Few would predict an undefeated team from the ACC or Big East in what is perceived as a down year for each. West Virginia and Clemson seem the most likely picks to win, but both have plenty of question marks and enough challengers that they'll each almost certainly pick up a setback along the way.
That leaves the SEC and Big 12. The overly simple statement that "the SEC is so tough that any team can beat any other team at any time" can easily be applied to the Big 12 as well.
The two conferences seem to stack up pretty similarly, particularly at the top. Oklahoma and Missouri are garnering attention similar to that of Florida and Georgia, and each conference has a few quality sleepers lurking just behind the front-runners.
Florida and Georgia both have formidable schedules, including their armageddon in Jacksonville, so finishing undefeated would seem considerably harder for either of them. The best bet for an undefeated team is Oklahoma, on the assumption that Texas will take a step back and Texas Tech will fail to take a step forward.
Many people forget that the Sooners finished with as good an argument as Georgia and USC for inclusion in the BCS Championship. Though they dropped the ball in the Fiesta Bowl, they return an amazing amount of talent from last season.
Those hoping that the BCS will move closer to demolition thanks to yet another messy finish will be sorely disappointed—even a broken clock is right twice a day.
Two undefeated title participants leads us to the final undesirable conclusion:
1. Ohio State will play in the BCS Championship Game for the third straight year (but an SEC team will not).

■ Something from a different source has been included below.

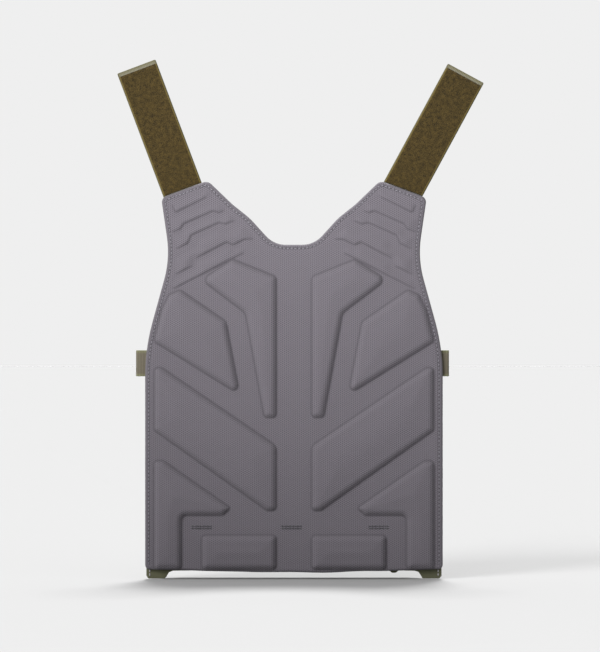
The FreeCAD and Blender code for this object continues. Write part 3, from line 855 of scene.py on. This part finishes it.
boxes = []
for side in SIDES:
    place = strap_place(side)
    corners = [(-16, -44), (16, -44), (16, -8), (-16, -8), (-16, -44), (16, -8), (16, -44), (-16, -8)]
    for one, other in zip(corners, corners[1:]):
        ends = np.array([[*one, 15.9], [*other, 15.9]]) * MM
        boxes.append((place(ends), np.tile([0.0, 1.0, 0.0], (2, 1)), 3.4 * MM))
box_threads = threads("strap_box_threads", boxes, 2.7 * MM, 0.3 * MM, 0.2 * MM)
finish_piece(box_threads, "panel", OLIVE_THREAD, ["strap_box_stitching"])


# ---------------------------------------------------------------- folded pieces: side tabs and flap


def folded(path):
    """Lays (along, height) on a bent path of (first, second) points. Returns the path's length and a
    function that gives the two path coordinates of a point at this run along the path and this height off
    it."""
    path = np.array(path)
    run = np.concatenate([[0], np.cumsum(np.linalg.norm(np.diff(path, axis=0), axis=1))])
    tangent = np.gradient(path, run, axis=0)
    tangent /= np.linalg.norm(tangent, axis=1)[:, None]
    normal = np.column_stack([-tangent[:, 1], tangent[:, 0]])

    def at(along, height):
        on_path = [np.interp(along, run, path[:, k]) for k in (0, 1)]
        off_path = [height * np.interp(along, run, normal[:, k]) for k in (0, 1)]
        return on_path[0] + off_path[0], on_path[1] + off_path[1]

    return run[-1], at


def arc(centre, radius, start, end, steps=14):
    """Points on an arc, with angles in degrees."""
    angles = np.radians(np.linspace(start, end, steps))
    return [(centre[0] + radius * math.cos(a), centre[1] + radius * math.sin(a)) for a in angles]


TAB_PLY = 1.2 * MM
for side, sign in SIDES.items():
    tip = max(abs(low(f"side_tab_{side}").x), abs(high(f"side_tab_{side}").x))
    top, bottom = high(f"side_tab_{side}").z, low(f"side_tab_{side}").z
    bend = 1.5 * MM
    lane = [(134 * MM, 14.9 * MM), (140 * MM, 14.9 * MM), (145.6 * MM, 14.9 * MM)]
    back_lane = [(145.6 * MM, 16.3 * MM), (140 * MM, 16.2 * MM), (134 * MM, 16.2 * MM)]
    turn = arc((tip - bend - 0.6 * MM, 15.95 * MM), bend, -90, 90)
    length, at = folded(lane + turn + back_lane)
    loop = rectangle(top - bottom, length, (0.0, length / 2), 0.8 * MM)

    def tab_place(flat, sign=sign, at=at, middle=(top + bottom) / 2):
        x, y = at(flat[:, 1], flat[:, 2])
        return np.column_stack([sign * x, y, middle + flat[:, 0]])

    tab = slab(
        f"side_tab_{side}_webbing", loop, 1.2 * MM, level(TAB_PLY / 2), level(-TAB_PLY / 2), tab_place,
        edge=0.5 * MM,
    )
    tab.data.materials.append(TAB)
    bend_start, bend_end = [(sign * x * MM, 15.6 * MM, 210 * MM) for x in (144.8, 147.2)]
    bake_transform(tab)
    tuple(bend_start)
    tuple(bend_end)
    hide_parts(f"side_tab_{side}", f"side_tab_anchor_{side}")

FLAP_WIDTH = 228 * MM
flap_path = [(13.8 * MM, 14.0 * MM), (14.4 * MM, 10.4 * MM)]
flap_path += arc((17.2 * MM, 11.6 * MM), 2.8 * MM, 205, 270, 6) + [(24 * MM, 8.8 * MM)]
flap_path += arc((31.3 * MM, 11.8 * MM), 3 * MM, -90, 0) + [(34.3 * MM, 30 * MM), (34.3 * MM, 56.2 * MM)]
flap_length, flap_at = folded(flap_path)


def flap_place(flat):
    """Lays the flap under the mouth and up the back."""
    y, z = flap_at(flat[:, 1], -flat[:, 2])
    return np.column_stack([flat[:, 0], y, z])


def flap_face(side_height):
    """One face of the flap cloth, with a turned hem near its edge."""
    def height(points, gap):
        hem = 0.25 * MM * smooth(gap, 9 * MM, 7.5 * MM)
        return np.full(len(points), side_height) + math.copysign(1, side_height) * hem
    return height


flap = slab(
    "bottom_flap_cloth", rectangle(FLAP_WIDTH, flap_length, (0.0, flap_length / 2), 3 * MM), 2.4 * MM,
    flap_face(0.5 * MM), flap_face(-0.5 * MM), flap_place, edge=0.5 * MM,
)
flap.data.materials.append(SHELL)
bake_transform(flap)
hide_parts("bottom_flap")

flap_lines = []
for inset in (2 * MM, 8 * MM):
    corners = [(-114 * MM + inset, 26 * MM), (-114 * MM + inset, flap_length - inset),
               (114 * MM - inset, flap_length - inset), (114 * MM - inset, 26 * MM)]
    for one, other in zip(corners, corners[1:]):
        ends = np.array([[*one, -0.75 * MM], [*other, -0.75 * MM]])
        flap_lines.append((flap_place(ends), np.tile([0.0, 1.0, 0.0], (2, 1)), 4 * MM))
flap_threads = threads("flap_seam", flap_lines, 3.1 * MM, 0.3 * MM, 0.2 * MM)
finish_piece(flap_threads, "flap", OLIVE_THREAD)


def flat_tape(node, body, paint, radius=1.0 * MM, pitch=3 * MM):
    """A rectangular patch of tape over its CAD node."""
    first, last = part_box(node)
    middle = ((first.x + last.x) / 2, (first.z + last.z) / 2)
    shape = rectangle(last.x - first.x, last.z - first.z, middle, radius)

    def fuzzy(points, gap):
        return last.y + 0.15 * MM * undulation(points, 3 * MM, 31) * smooth(gap, 0.5 * MM, 2 * MM)

    made = slab(f"{node}_pile", shape, pitch, fuzzy, level(first.y), facing_out, edge=0.3 * MM)
    finish_piece(made, body, paint, [node])


flat_tape("flap_hook_tape", "flap", HOOK)
flat_tape("shell_loop_tape", "panel", PATCH)
flat_tape("patch_loop_field", "panel", PATCH, pitch=1.5 * MM)

tab_loop = face_outline("flap_pull_tab", high("flap_pull_tab").y)
pull_tab = slab(
    "flap_pull_tab_webbing", tab_loop, 0.8 * MM, level(30 * MM), level(28.4 * MM), facing_out, edge=0.5 * MM,
)
finish_piece(pull_tab, "flap", WEBBING, ["flap_pull_tab"])

# ---------------------------------------------------------------- webbing ladder

CHANNEL_PITCH = 38.1 * MM
tack_runs = []
for row in range(1, 5):
    node = f"webbing_row_{row}"
    first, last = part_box(node)
    width, height = last.x - first.x, last.z - first.z
    middle = ((first.x + last.x) / 2, (first.z + last.z) / 2)
    channels = round(width / CHANNEL_PITCH)
    reach = channels * CHANNEL_PITCH / 2

    def bulge(points, gap, reach=reach, base=first.y):
        wave = np.sin(math.pi * np.clip(points[:, 0] + reach, 0, 2 * reach) / CHANNEL_PITCH) ** 2
        return base + 0.9 * MM * wave

    ladder = slab(
        f"{node}_ribbon", rectangle(width, height, middle, 0.6 * MM), 2.2 * MM,
        lambda points, gap, bulge=bulge: bulge(points, gap) + 1.4 * MM, bulge, facing_out, edge=0.6 * MM,
    )
    finish_piece(ladder, "panel", WEBBING, [node])
    for k in range(channels + 1):
        x = -reach + k * CHANNEL_PITCH
        line = zigzag((x, last.y + 0.1 * MM, middle[1]), (1, 0, 0), (0, 0, 1), 2.2 * MM, height - 3 * MM, 26)
        tack_runs.append(line)
ladder_tacks = cords("webbing_bartack_threads", tack_runs, 0.28 * MM)
finish_piece(ladder_tacks, "panel", OLIVE_THREAD, ["webbing_bartacks"])

# ---------------------------------------------------------------- floor, light and camera

BACKGROUND = 0.863
FLOOR_SHADE = 0.274


def floor():
    """A plain, wide floor just under the ears."""
    mesh = bpy.data.meshes.new("floor")
    corners = [(-1, -1), (1, -1), (1, 1), (-1, 1)]
    mesh.from_pydata([(x * 40, y * 40, -0.5 * MM) for x, y in corners], [], [(0, 1, 2, 3)])
    made = bpy.data.objects.new("floor", mesh)
    bpy.context.scene.collection.objects.link(made)
    material = bpy.data.materials.new("floor")
    material.use_nodes = True
    shader = material.node_tree.nodes["Principled BSDF"]
    shader.inputs["Base Color"].default_value = (FLOOR_SHADE, FLOOR_SHADE, FLOOR_SHADE, 1)
    shader.inputs["Roughness"].default_value = 1.0
    shader.inputs["Specular IOR Level"].default_value = 0.0
    mesh.materials.append(material)


def aimed(name, kind, place, power, target=(0.0, 0.0, 0.2)):
    """A lamp that faces a point."""
    data = bpy.data.lights.new(name, kind)
    data.energy = power
    made = bpy.data.objects.new(name, data)
    bpy.context.scene.collection.objects.link(made)
    made.location = place
    made.rotation_euler = (Vector(target) - Vector(place)).to_track_quat("-Z", "Y").to_euler()
    return data


def camera():
    """A long lens straight in front of the panel."""
    data = bpy.data.cameras.new("camera")
    data.lens = 180
    data.sensor_width = 36
    data.clip_end = 20
    made = bpy.data.objects.new("camera", data)
    bpy.context.scene.collection.objects.link(made)
    made.location = (0.0059, -3.168, 0.2464)
    made.rotation_euler = (math.radians(90), 0, 0)
    bpy.context.scene.camera = made


floor()
world = bpy.data.worlds.new("studio")
world.use_nodes = True
world.node_tree.nodes["Background"].inputs[0].default_value = (1, 1, 1, 1)
world.node_tree.nodes["Background"].inputs[1].default_value = BACKGROUND
bpy.context.scene.world = world
aimed("key", "SUN", (-1.5, -1.5, 1.35), 3.2).angle = math.radians(25)
aimed("overhead", "SUN", (0.05, 0.42, 1.4), 6.0).angle = math.radians(16)
crown = aimed("crown", "AREA", (-0.35, -1.3, 0.35), 2.5, (0.0, 0.0, 0.5))
crown.size = 0.3
crown.spread = math.radians(45)
camera()
bpy.context.scene.view_settings.view_transform = "Standard"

Not only is this squad Jim Tressel's best yet, they won't have to play against a team from that conference down south this time.
Oklahoma will run the table in the Big 12 and be the last hurdle to OSU's eventual championship. The match-up will pit two coaches with eerily similar records against each other in a game of two teams looking to end losing streaks in BCS games.
The Buckeyes will silence critics from all around the country (except of course the SEC) and dispel the demons of the last two BCS title games.